Lavrov said it was regrettable that Russia was being asked to withdraw troops from its own territory.

Russia's Kommersant newspaper quoted two diplomatic sources as saying that during their earlier closed-door meeting Lavrov had asked Truss if she recognised Russian sovereignty over Rostov and Voronezh - two regions in the south of the country where Russia has been building up its forces.

Kommersant said Truss replied that Britain would never recognise them as Russian, and had to be corrected by her ambassador.

In a later interview with another Russian paper, RBC, Truss said she had mistakenly thought Lavrov was referring to areas of Ukraine.

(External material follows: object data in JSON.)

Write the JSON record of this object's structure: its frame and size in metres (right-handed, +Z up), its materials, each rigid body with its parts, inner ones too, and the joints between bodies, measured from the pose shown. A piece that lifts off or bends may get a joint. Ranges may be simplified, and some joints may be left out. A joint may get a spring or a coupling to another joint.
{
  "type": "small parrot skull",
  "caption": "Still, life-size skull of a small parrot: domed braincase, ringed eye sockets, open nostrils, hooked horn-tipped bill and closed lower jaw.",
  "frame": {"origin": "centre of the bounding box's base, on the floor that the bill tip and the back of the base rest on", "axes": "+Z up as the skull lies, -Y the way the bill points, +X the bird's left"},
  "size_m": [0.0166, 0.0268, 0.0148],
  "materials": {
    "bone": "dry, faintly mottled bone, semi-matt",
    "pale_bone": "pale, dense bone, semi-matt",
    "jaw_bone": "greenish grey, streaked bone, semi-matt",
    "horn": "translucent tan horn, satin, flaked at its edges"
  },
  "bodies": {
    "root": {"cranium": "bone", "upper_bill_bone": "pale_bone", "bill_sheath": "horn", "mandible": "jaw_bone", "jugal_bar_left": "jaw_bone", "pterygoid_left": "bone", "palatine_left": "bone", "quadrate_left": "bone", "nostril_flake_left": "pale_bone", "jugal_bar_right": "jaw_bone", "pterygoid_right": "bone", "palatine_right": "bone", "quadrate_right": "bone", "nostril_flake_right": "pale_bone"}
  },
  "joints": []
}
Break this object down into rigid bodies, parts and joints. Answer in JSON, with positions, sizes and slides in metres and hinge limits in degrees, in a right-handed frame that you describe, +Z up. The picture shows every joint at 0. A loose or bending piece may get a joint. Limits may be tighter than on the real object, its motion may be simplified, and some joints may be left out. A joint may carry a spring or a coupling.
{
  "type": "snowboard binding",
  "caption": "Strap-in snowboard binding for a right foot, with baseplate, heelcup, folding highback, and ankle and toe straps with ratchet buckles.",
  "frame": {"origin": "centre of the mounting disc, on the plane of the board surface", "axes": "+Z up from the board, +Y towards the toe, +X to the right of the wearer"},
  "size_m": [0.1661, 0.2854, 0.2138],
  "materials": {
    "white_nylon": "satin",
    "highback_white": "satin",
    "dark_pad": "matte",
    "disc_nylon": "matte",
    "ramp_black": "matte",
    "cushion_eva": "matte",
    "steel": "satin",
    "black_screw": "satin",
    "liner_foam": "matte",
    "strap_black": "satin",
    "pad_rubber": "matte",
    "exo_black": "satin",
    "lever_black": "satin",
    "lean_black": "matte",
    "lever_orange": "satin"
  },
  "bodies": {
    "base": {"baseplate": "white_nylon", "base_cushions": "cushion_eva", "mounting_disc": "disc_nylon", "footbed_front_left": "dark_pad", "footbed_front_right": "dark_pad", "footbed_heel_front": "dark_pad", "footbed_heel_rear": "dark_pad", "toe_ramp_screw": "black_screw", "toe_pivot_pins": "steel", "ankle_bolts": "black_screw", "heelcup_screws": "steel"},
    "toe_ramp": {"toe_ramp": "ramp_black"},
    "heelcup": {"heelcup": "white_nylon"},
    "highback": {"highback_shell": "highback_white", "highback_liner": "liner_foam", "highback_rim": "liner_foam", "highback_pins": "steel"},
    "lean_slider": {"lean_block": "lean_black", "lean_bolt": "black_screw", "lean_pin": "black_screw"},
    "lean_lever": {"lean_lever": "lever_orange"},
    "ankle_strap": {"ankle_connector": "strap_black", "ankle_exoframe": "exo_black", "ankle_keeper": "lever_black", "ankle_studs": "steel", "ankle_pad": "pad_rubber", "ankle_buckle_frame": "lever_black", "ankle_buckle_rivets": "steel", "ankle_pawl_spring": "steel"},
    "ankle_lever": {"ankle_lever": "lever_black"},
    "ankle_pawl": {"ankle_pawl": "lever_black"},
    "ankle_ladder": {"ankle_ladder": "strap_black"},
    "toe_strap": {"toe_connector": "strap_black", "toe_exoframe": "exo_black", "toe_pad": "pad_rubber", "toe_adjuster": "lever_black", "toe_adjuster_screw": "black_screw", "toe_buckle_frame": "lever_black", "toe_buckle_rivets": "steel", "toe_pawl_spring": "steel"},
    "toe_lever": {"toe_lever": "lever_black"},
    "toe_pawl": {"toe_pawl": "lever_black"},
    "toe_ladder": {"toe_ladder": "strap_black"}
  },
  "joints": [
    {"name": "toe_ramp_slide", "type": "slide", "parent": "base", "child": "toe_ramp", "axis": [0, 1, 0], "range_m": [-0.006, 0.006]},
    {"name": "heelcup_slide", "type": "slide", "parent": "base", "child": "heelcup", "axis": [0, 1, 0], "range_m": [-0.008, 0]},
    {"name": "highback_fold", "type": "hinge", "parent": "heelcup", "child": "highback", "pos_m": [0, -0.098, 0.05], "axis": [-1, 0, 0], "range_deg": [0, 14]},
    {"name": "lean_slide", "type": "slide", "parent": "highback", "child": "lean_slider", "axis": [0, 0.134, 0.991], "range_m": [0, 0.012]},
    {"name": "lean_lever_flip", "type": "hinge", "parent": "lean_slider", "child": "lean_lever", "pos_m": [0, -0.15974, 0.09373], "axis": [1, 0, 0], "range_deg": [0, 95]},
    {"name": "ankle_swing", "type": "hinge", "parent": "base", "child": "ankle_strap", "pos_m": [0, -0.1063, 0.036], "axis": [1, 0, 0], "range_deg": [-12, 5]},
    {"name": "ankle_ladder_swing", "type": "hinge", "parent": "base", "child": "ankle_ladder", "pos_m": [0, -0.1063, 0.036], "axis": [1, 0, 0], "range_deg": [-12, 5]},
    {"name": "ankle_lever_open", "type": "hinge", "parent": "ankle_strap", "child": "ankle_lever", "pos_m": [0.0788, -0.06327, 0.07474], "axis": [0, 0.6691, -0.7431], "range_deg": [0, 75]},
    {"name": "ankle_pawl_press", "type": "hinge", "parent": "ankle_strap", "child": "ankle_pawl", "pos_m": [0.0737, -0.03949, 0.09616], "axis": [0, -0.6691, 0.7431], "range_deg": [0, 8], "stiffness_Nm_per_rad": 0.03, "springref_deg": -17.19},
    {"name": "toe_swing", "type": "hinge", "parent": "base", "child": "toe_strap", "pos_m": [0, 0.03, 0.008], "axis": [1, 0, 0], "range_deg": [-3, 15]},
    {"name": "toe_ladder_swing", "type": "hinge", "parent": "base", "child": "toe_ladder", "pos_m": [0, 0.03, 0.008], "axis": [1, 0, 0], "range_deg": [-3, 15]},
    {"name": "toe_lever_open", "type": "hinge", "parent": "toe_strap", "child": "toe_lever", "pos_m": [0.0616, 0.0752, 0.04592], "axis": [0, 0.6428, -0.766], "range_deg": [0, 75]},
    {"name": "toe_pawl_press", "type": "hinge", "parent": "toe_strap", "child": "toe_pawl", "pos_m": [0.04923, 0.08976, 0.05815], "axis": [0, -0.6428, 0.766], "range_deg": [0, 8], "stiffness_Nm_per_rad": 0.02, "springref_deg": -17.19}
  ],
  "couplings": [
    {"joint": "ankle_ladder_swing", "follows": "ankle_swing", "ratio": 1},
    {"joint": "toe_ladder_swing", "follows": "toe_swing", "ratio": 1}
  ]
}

Russia has presented the West with a series of demands to guarantee its security, complaining it feels threatened by repeated waves of NATO enlargement and the refusal of the alliance to rule out membership for its neighbour Ukraine, a fellow former Soviet republic.

"No one is undermining Russia's security - that is simply not true," Truss said, adding that it was "perfectly proper" for Ukraine to defend itself and seek alliances.

Russia and Britain have had dire relations for years, hitting low points with the fatal 2006 poisoning of former Russian security officer Alexander Litvinenko in London and the attempted killing of former Russian double agent Sergei Skripal and his daughter with a nerve agent in the English city of Salisbury in 2018.

Lavrov said London had never presented any facts to support its accusations of Russian involvement in both cases, or in the attempted poisoning of Kremlin critic Alexei Navalny in 2020.

He said Truss had not varied her tone throughout their two-hour meeting, and had ignored his explanations while repeating statements and demands that Britain had made before.